[Entries with model source code]
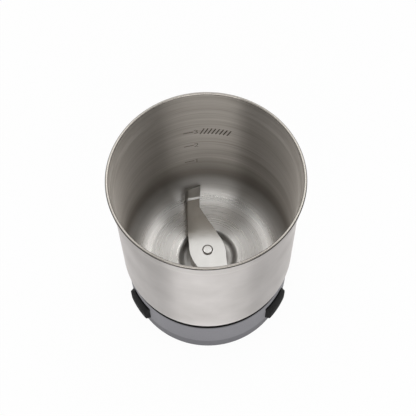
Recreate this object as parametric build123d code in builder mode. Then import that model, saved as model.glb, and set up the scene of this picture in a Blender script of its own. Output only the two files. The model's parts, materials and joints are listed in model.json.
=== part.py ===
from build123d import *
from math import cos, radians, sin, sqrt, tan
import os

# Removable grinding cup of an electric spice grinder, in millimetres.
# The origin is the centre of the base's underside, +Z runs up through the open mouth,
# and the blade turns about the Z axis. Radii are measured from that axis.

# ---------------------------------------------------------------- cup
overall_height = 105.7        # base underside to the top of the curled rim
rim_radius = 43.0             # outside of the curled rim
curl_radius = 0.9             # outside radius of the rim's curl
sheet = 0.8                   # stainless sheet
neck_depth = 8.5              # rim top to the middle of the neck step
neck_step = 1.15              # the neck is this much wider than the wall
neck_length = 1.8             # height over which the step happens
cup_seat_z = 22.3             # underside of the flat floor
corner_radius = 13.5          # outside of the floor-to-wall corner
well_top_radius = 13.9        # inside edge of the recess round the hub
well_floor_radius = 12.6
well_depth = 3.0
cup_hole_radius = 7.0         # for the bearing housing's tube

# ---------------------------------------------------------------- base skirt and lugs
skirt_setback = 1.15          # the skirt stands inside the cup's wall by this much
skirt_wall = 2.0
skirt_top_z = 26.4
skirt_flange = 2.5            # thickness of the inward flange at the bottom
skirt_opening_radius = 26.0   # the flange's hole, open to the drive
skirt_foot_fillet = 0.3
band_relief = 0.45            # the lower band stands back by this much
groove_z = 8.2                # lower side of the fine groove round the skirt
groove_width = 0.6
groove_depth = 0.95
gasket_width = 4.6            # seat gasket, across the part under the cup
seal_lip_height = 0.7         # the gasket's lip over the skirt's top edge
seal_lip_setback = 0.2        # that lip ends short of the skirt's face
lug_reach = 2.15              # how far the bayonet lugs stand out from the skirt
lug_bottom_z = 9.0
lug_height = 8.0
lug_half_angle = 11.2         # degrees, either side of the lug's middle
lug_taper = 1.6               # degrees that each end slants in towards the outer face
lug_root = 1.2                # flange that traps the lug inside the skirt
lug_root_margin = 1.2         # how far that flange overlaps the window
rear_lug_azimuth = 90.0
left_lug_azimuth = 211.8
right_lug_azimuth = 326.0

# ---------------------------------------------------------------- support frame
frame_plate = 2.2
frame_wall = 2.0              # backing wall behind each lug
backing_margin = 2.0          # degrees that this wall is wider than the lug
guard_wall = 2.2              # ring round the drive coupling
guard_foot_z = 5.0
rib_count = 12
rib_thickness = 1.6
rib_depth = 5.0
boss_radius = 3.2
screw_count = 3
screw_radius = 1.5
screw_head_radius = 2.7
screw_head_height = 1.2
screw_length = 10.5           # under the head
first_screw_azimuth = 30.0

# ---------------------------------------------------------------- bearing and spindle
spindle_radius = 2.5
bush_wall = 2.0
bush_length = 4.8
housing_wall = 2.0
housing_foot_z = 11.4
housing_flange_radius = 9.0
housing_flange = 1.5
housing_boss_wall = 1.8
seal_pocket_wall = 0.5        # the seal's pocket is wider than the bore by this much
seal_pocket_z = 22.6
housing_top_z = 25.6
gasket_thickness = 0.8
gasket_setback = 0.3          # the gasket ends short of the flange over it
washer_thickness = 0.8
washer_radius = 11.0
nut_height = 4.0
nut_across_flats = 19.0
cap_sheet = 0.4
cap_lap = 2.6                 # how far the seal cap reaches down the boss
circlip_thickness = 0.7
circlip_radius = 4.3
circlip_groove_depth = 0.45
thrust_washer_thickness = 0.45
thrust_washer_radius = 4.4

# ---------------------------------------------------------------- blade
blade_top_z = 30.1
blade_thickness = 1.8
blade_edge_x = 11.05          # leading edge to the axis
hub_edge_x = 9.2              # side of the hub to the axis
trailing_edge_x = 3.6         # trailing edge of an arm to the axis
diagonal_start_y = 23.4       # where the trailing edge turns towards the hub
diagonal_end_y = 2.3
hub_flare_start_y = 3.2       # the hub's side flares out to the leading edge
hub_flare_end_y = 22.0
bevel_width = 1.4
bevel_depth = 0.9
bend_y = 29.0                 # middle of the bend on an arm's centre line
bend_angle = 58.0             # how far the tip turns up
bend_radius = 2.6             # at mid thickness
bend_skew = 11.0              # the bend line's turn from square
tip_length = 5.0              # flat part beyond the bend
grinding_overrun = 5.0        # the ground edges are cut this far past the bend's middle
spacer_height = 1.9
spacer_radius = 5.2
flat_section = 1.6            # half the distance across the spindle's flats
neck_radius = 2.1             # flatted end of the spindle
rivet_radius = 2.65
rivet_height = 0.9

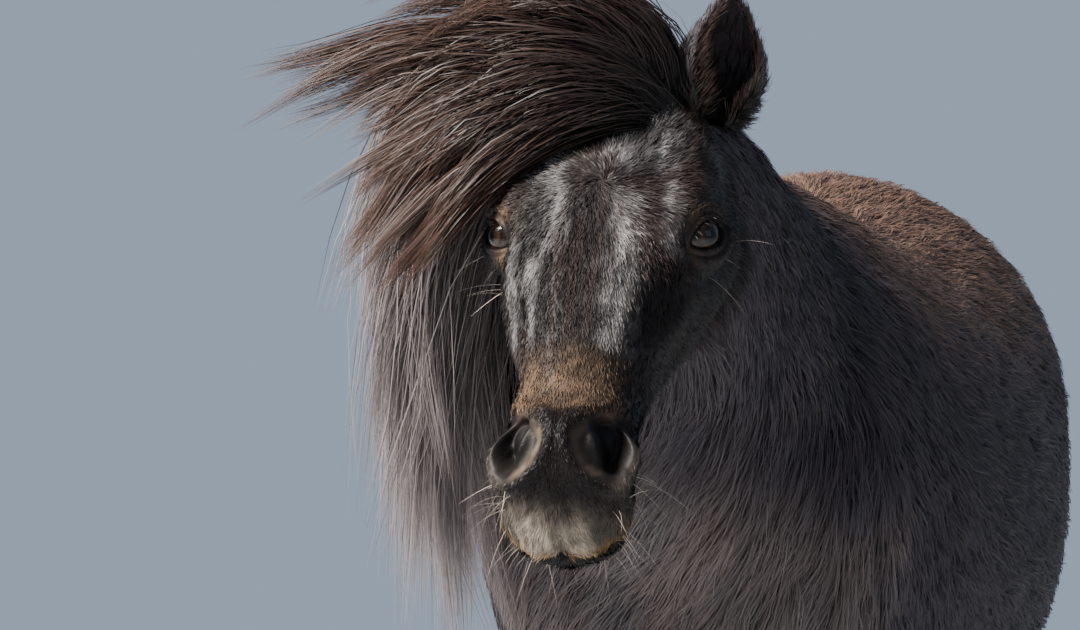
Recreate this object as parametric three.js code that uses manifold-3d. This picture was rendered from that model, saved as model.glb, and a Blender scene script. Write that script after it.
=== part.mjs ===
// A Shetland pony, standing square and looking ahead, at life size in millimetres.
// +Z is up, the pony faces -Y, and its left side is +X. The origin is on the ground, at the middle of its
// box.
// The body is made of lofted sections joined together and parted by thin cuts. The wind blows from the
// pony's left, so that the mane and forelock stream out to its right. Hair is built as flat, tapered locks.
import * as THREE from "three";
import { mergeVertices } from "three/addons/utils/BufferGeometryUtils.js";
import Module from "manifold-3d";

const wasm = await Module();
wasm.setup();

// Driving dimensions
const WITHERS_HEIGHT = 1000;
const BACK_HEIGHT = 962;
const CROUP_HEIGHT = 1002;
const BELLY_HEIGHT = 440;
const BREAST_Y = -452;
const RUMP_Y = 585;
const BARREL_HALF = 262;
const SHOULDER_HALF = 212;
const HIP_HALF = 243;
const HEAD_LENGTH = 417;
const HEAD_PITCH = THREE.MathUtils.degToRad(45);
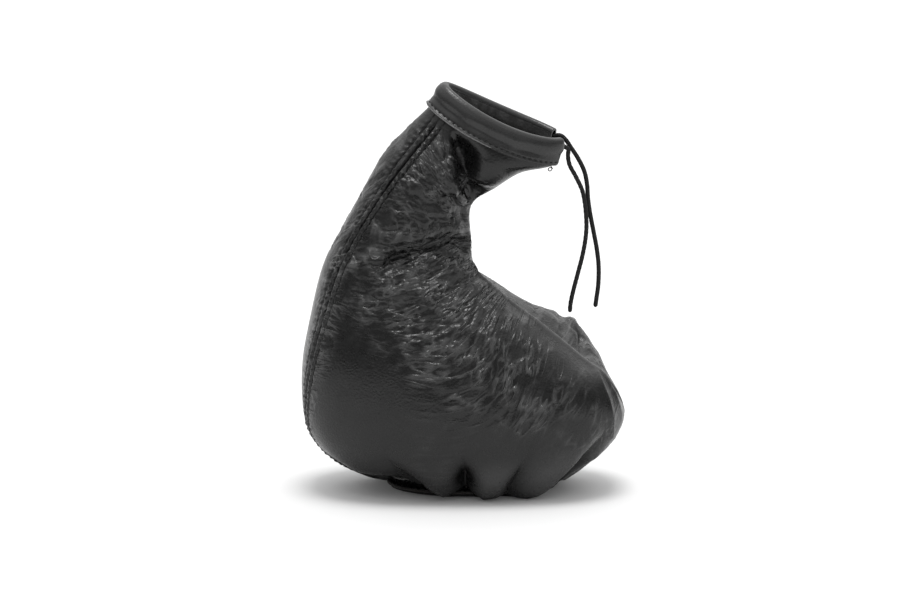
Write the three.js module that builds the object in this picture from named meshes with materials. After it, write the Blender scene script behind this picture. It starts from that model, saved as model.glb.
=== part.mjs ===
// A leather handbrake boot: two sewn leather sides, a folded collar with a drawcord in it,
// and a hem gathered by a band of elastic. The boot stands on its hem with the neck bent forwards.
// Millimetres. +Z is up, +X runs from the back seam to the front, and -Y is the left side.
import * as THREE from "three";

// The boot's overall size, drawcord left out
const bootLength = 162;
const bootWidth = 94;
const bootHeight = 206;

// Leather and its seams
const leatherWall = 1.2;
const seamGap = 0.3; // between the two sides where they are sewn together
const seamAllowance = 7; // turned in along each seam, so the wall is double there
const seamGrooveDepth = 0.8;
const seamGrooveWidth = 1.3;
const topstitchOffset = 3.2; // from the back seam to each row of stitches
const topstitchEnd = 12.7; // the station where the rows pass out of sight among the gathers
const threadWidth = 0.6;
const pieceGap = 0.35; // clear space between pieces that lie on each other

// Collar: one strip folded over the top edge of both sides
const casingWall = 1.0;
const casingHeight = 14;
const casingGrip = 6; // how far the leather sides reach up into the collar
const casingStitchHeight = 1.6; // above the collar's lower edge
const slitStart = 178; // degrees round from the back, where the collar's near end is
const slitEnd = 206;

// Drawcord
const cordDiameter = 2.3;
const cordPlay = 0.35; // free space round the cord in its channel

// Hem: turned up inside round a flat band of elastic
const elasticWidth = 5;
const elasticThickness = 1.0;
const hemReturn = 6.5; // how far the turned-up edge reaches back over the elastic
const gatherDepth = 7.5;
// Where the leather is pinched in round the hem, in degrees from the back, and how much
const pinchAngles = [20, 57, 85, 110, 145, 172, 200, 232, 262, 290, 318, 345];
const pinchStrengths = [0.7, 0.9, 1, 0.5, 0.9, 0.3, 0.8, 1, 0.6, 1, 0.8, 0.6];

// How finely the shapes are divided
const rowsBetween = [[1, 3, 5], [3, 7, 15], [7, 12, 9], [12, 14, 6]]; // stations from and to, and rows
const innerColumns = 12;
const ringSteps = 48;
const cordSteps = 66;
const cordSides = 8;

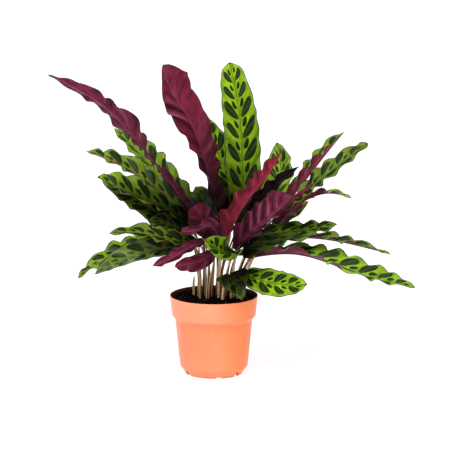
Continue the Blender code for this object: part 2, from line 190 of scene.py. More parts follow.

## Required task
Which lines contain the word "manifold"? Copy each one.

## The result
Recreate this object as parametric three.js code that uses manifold-3d. This picture was rendered from that model, saved as model.glb, and a Blender scene script. Write that script after it.
import Module from "manifold-3d";